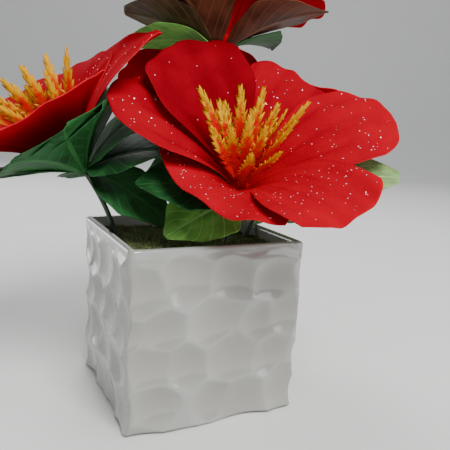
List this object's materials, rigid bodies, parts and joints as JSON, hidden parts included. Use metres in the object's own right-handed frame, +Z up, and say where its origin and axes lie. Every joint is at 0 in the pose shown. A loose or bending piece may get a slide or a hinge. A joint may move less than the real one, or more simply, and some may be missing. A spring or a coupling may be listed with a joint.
{
  "type": "potted artificial hibiscus bush",
  "caption": "Artificial hibiscus bush with large red velvet blooms, toothed stamens and cloth leaves on wire stems, in a square white hammered ceramic pot.",
  "frame": {"origin": "middle of the pot's flat underside, at the floor", "axes": "+Z up; +X to the right along the pot's front wall; +Y to the back, so the front wall faces -Y"},
  "size_m": [0.2486, 0.2365, 0.2385],
  "materials": {
    "ceramic": "white glazed ceramic, hammered into soft dents",
    "moss": "dry brown-green moss over foam",
    "wire": "dark green plastic sleeve over wire",
    "leaf_cloth": "printed green cloth, slightly waxy",
    "velvet": "deep red velvet with a sprinkle of glitter",
    "stamen": "soft plastic, yellow fading to orange and red"
  },
  "bodies": {
    "root": {"pot": "ceramic", "moss": "moss", "stem_front": "wire", "leaves_front": "leaf_cloth", "petals_front": "velvet", "stamens_front": "stamen", "stem_left": "wire", "leaves_left": "leaf_cloth", "petals_left": "velvet", "stamens_left": "stamen", "stem_top": "wire", "leaves_top": "leaf_cloth", "petals_top": "velvet", "stamens_top": "stamen", "stem_back": "wire", "leaves_back": "leaf_cloth", "petals_back": "velvet", "stamens_back": "stamen", "stem_right": "wire", "leaves_right": "leaf_cloth", "petals_right": "velvet", "stamens_right": "stamen"}
  },
  "joints": []
}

::::::::

Short task - Set down the listing above in full, please, exactly as it appears.

Complete response -
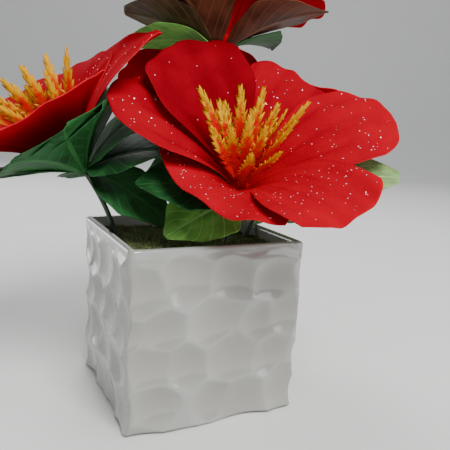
List this object's materials, rigid bodies, parts and joints as JSON, hidden parts included. Use metres in the object's own right-handed frame, +Z up, and say where its origin and axes lie. Every joint is at 0 in the pose shown. A loose or bending piece may get a slide or a hinge. A joint may move less than the real one, or more simply, and some may be missing. A spring or a coupling may be listed with a joint.
{
  "type": "potted artificial hibiscus bush",
  "caption": "Artificial hibiscus bush with large red velvet blooms, toothed stamens and cloth leaves on wire stems, in a square white hammered ceramic pot.",
  "frame": {"origin": "middle of the pot's flat underside, at the floor", "axes": "+Z up; +X to the right along the pot's front wall; +Y to the back, so the front wall faces -Y"},
  "size_m": [0.2486, 0.2365, 0.2385],
  "materials": {
    "ceramic": "white glazed ceramic, hammered into soft dents",
    "moss": "dry brown-green moss over foam",
    "wire": "dark green plastic sleeve over wire",
    "leaf_cloth": "printed green cloth, slightly waxy",
    "velvet": "deep red velvet with a sprinkle of glitter",
    "stamen": "soft plastic, yellow fading to orange and red"
  },
  "bodies": {
    "root": {"pot": "ceramic", "moss": "moss", "stem_front": "wire", "leaves_front": "leaf_cloth", "petals_front": "velvet", "stamens_front": "stamen", "stem_left": "wire", "leaves_left": "leaf_cloth", "petals_left": "velvet", "stamens_left": "stamen", "stem_top": "wire", "leaves_top": "leaf_cloth", "petals_top": "velvet", "stamens_top": "stamen", "stem_back": "wire", "leaves_back": "leaf_cloth", "petals_back": "velvet", "stamens_back": "stamen", "stem_right": "wire", "leaves_right": "leaf_cloth", "petals_right": "velvet", "stamens_right": "stamen"}
  },
  "joints": []
}